Description Pre-Emerging (< 50%) Beginning (50%) Progressing (85%) Proficient (100%)
Implementation (30%) Provides a working implementation aligned to the assignment specification with simple tests. Implements core functionality and demonstrates usage on representative inputs. Implements full specification with clear structure, tests, and discussion of edge cases. Delivers a robust, well-structured implementation with comprehensive tests and justified design choices.
Algorithmic Correctness and Reasoning (30%) Explains the algorithmic approach and verifies outputs on basic cases. Explains design decisions and validates outputs on typical cases with reasoning. Provides correctness arguments and empirical checks across varied cases. Presents clear correctness reasoning and evidence of generalization with insightful error analysis.
Code Quality and Documentation (20%) Organizes code into readable units with brief inline comments. Uses functions/modules and docstrings to clarify behavior and interfaces. Maintains consistent style, meaningful names, and explanatory docs where non-trivial. Exhibits clean architecture, thoughtful abstractions, and thorough documentation throughout.

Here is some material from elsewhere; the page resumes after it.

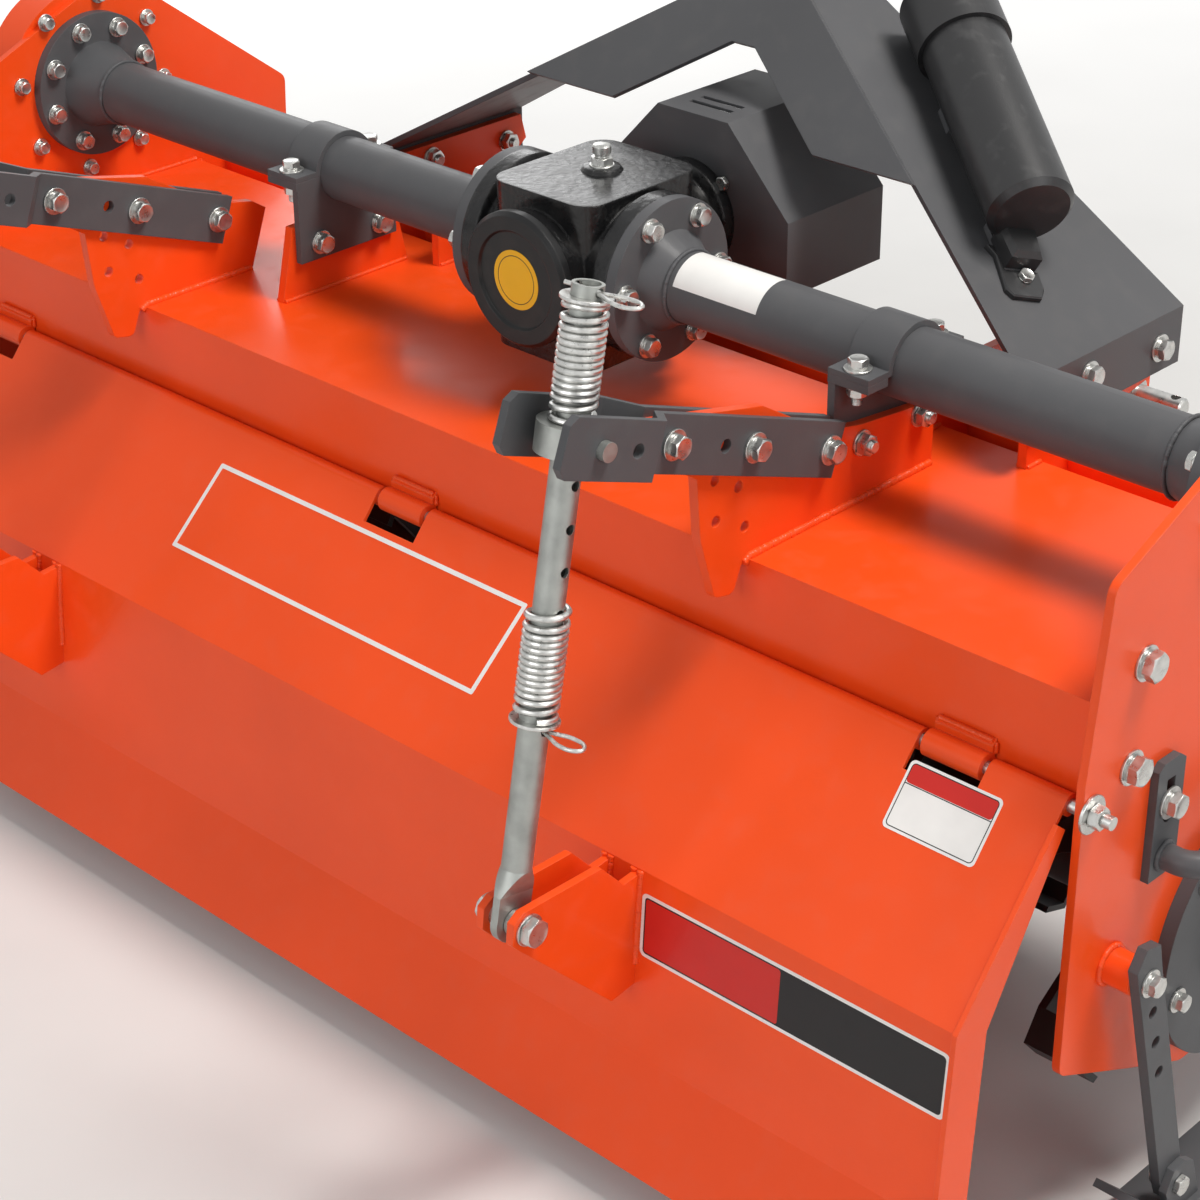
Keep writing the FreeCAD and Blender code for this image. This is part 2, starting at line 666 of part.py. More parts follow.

Design Report (10%) Summarizes goals, approach, and evaluation setup. Explains design decisions and trade-offs with small-scale results. Details design rationale, experiments, and limitations with supporting figures/tables. Delivers a concise, well-structured report with justified choices and actionable future work.
Submission Completeness (10%) Provides required artifacts and basic run instructions. Includes all artifacts with clear run instructions and parameters. Includes scripts, configs, and reproducible steps with sample data. Provides a fully reproducible package with results, seeds, and validation notes.

Please refer to the Style Guide for code quality examples and guidelines.